GAETANO ORAZIO

Gaetano Orazio
Un luogo cui somigliare. La perfetta comunione con la Natura. Sentirsi tutt’uno, un unico battito, un unico respiro, con l’ambiente circostante.
Pochi artisti sono così legati al territorio – inteso come terra, erba, acqua e cielo e non certo come società – come lo è Gaetano Orazio. Della sua terra (una terra peraltro adottiva) Gaetano conosce ogni segreto. Siede sulla sponda del fiume, sfiora i sassi, parla con le salamandre. Lascia che la suggestione degli elementi entri nella sua tavolozza, segnando nel profondo le sue opere. E spesso è la Natura stessa a suggerirgli i temi: la Natura nella sua solo apparente casualità; ieri lo scorrere del torrente, oggi un gruppo di lepri sul prato, domani chissà.

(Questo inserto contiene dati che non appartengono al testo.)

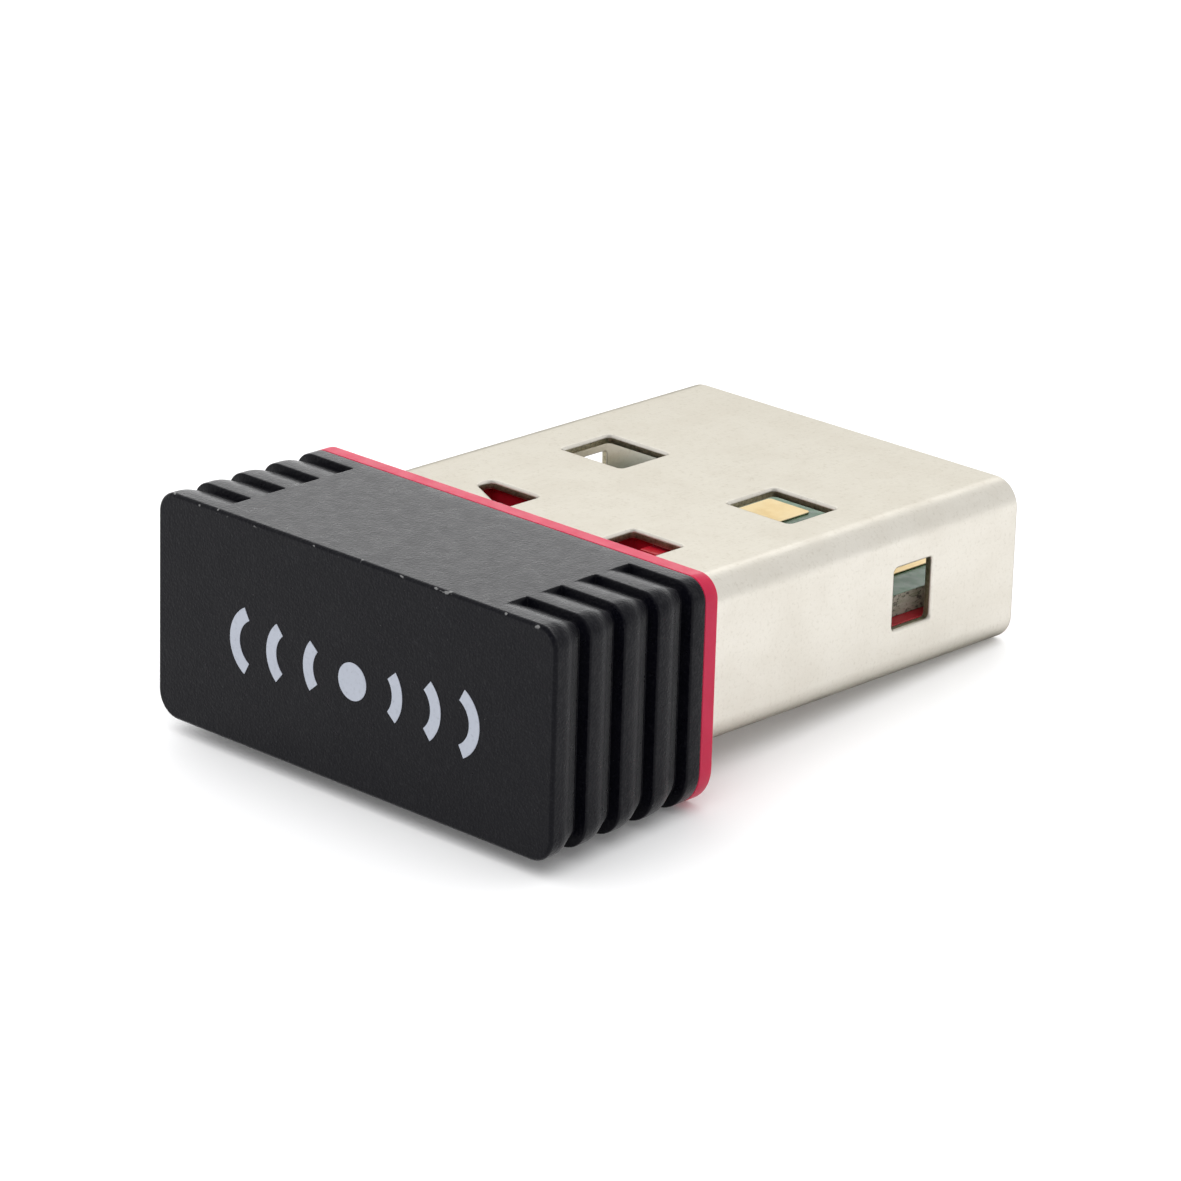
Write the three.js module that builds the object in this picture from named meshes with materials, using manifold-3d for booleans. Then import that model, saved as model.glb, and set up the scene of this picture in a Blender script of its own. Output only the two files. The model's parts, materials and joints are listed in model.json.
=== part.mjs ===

Questi momenti di lentezza, di riflessione solitaria, sono un lusso che ora Gaetano può permettersi. Perché ora Gaetano è un uomo libero. Libero di fermarsi a guardare i fiori selvatici della cicoria cresciuti al bordo di una strada, libero di seguire il volo di una libellula, libero di circondarsi di persone gli piacciono, di lasciare che il dormiveglia mattutino gli porti nuove suggestioni, libero di dipingere e, soprattutto di non dipingere quando non è il momento giusto, quando manca l’estro. La sua è una libertà vera, tangibile, percepibile in ogni suo piccolo gesto, in ogni segno da lui tracciato. Una libertà che gli permette di non avere schemi nel lavorare; e se Orazio riesce a essere coerente con se stesso pur nella molteplicità dei temi affrontati e a seguire una precisa linea di ricerca non è per scelta cosciente, ma perché a questo lo porta un’innata vocazione.
Per conquistare il prezioso dono della libertà Gaetano ha lottato e compiuto scelte non semplici. Ha preso decisioni importanti quando andavano prese, ha lasciato il suo posto di lavoro in fabbrica, l’apparente garanzia di stabilità, la presunta fonte di benessere che lo stava invece chiudendo in gabbia, togliendogli l’aria: privandolo della libertà, appunto.
In questo suo cammino, nella realizzazione del suo sogno, la pittura ha svolto un ruolo fondamentale. Gaetano Orazio non ha fatto queste scelte per la pittura, ma con la pittura.
L’arte accompagna Gaetano fin dai tempi del lavoro in fabbrica, dai primi anni Ottanta, quando comincia a disegnare e dipingere scorci degli edifici industriali che lo circondano e momenti di lavoro in catena di montaggio. Fin dalle prime prove dimostra una straordinaria sicurezza nel segno grafico e nell’uso del colore; un tratto deciso, istintivo e personale caratterizza anche le opere più ingenue, quelle degli esordi, dove un’impostazione ancora tradizionale lascia percepire qua e là spunti di notevole originalità. C’è già quel gusto per il segno forte, per lo “sporcare la tela”, per usare una felice espressione coniata per lui da Testori.
L’uomo al lavoro – l’homo faber – è il vetro protagonista di queste prime opere. Del resto è la vita della fabbrica a scandire la sua esistenza quotidiana. Ed è proprio la ripetitività dei tempi, dei gesti, dei suoni, forse anche dei pensieri a soffocarlo. Un’alienazione che segna profondamente le opere realizzate agli esordi, dove uomini senza volto, scuri come ombre, lavorano, faticano, riposano, imprigionati in un meccanismo senza via d’uscita. Sono opere che raccontano il lavoro senza ipocrisie, scevre da ogni tentazione demagogica. Lentamente Orazio impara ad adattarsi, a sopravvivere dentro e fuori, come una salamandra, che può stare in acqua ma sa anche respirare l’aria. Sa lavorare in catena di montaggio ma anche assaporare la libertà della creazione artistica. La salamandra è la sua nuova compagna di viaggio; racchiude in sé gli elementi: l’aria e l’acqua, ma anche la terra e il fuoco. Nascono dipinti di straordinaria forza espressiva, dove i toni cupi del bruno e del nero trovano inaspettate accensioni nelle macchie gialle dell’animale e nelle energiche pennellate rosse che fanno da contrappunto.